Thai Marinated Skirt Steak with Sesame Noodles
Serves 4

Marinade:
2 garlic cloves, minced
1 lemongrass stalk, white part only, outer leaves removed, stalk finely chopped
2 tablespoons fresh lime juice
2 tablespoons soy sauce
2 tablespoons sweet chili sauce
1 tablespoon fish sauce
1 tablespoons vegetable oil

1 1/2 to 2 pounds skirt steak
8 ounces Vietnamese wheat noodles, Chinese egg noodles, or ramen

Dressing:
1 small garlic clove, minced
2 tablespoons fresh lime juice
2 tablespoons sesame oil
2 tablespoons tahini
1 tablespoon soy sauce
2 teaspoons light brown sugar
1 teaspoon finely grated ginger
1/4 teaspoon Sriracha or hot sauce

Vegetable oil for pan frying

Garnishes:
2 scallions, white and green parts thinly sliced
1 red or green jalapeño chili pepper, seeded, thinly sliced
1/2 cup fresh cilantro leaves and/or torn mint leaves
1 tablespoon toasted sesame seeds
Lime wedges

1. Combine the marinade ingredients in a large bowl and whisk to blend. Slice the skirt steak on the diagonal against the grain into 1-inch strips. Add to the marinade and toss to coat.  Cover the bowl with plastic and refrigerate at for least 2 hours or up to 24 hours. Remove the steak from the refrigerator 30 minutes before proceeding with recipe.

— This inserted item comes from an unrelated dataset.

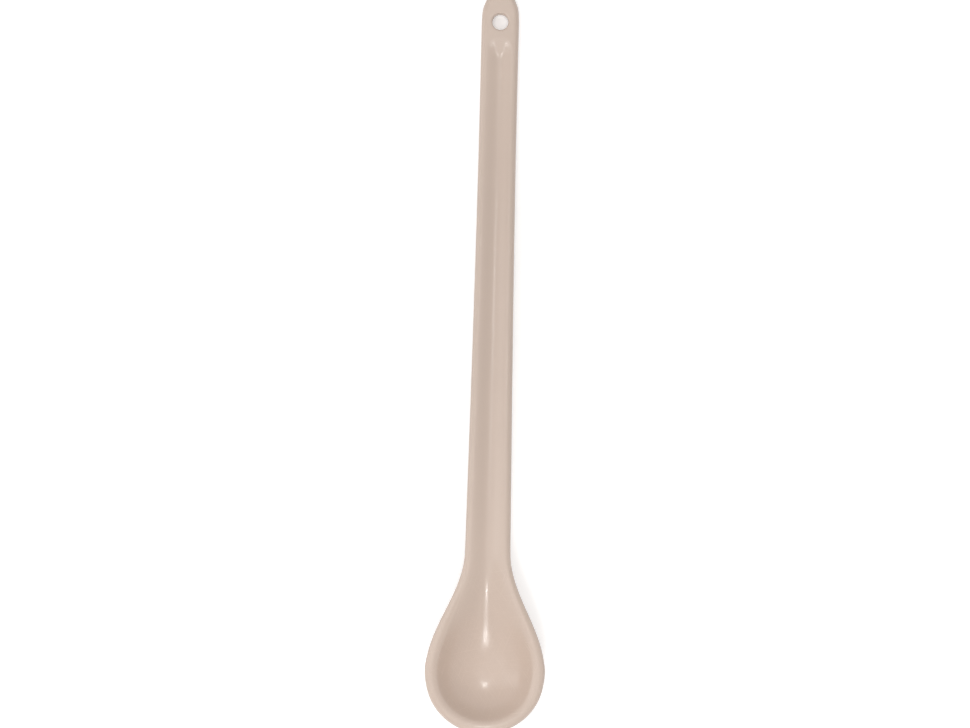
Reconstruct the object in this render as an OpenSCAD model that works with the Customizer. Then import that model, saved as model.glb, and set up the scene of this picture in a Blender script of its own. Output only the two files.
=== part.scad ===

2. Cook the noodles until al dente per manufacturer’s instructions. Drain and transfer to a bowl. While the noodles are cooking, whisk the dressing ingredients in a small bowl. Pour half of the dressing over the drained noodles and toss to thoroughly coat.

3. Heat 1 tablespoon oil in a cast iron skillet over medium-high heat. Add the skirt steak in batches without overcrowding the pan. (The steak may also be grilled over direct medium-high heat.) Sear the steak on both sides until cooked to your desired doneness, 2 to 3 minutes each side for medium-rare. Transfer to a plate and repeat with the remaining meat.

4. To serve, spread the noodles on a serving platter or in a shallow serving bowl. Arrange the skirt steak strips over the noodles and scatter the chile pepper, cilantro, mint, and sesame seeds over and around the steak. Garnish with the lime wedges and drizzle the remaining sauce over the steak and noodles. Serve warm.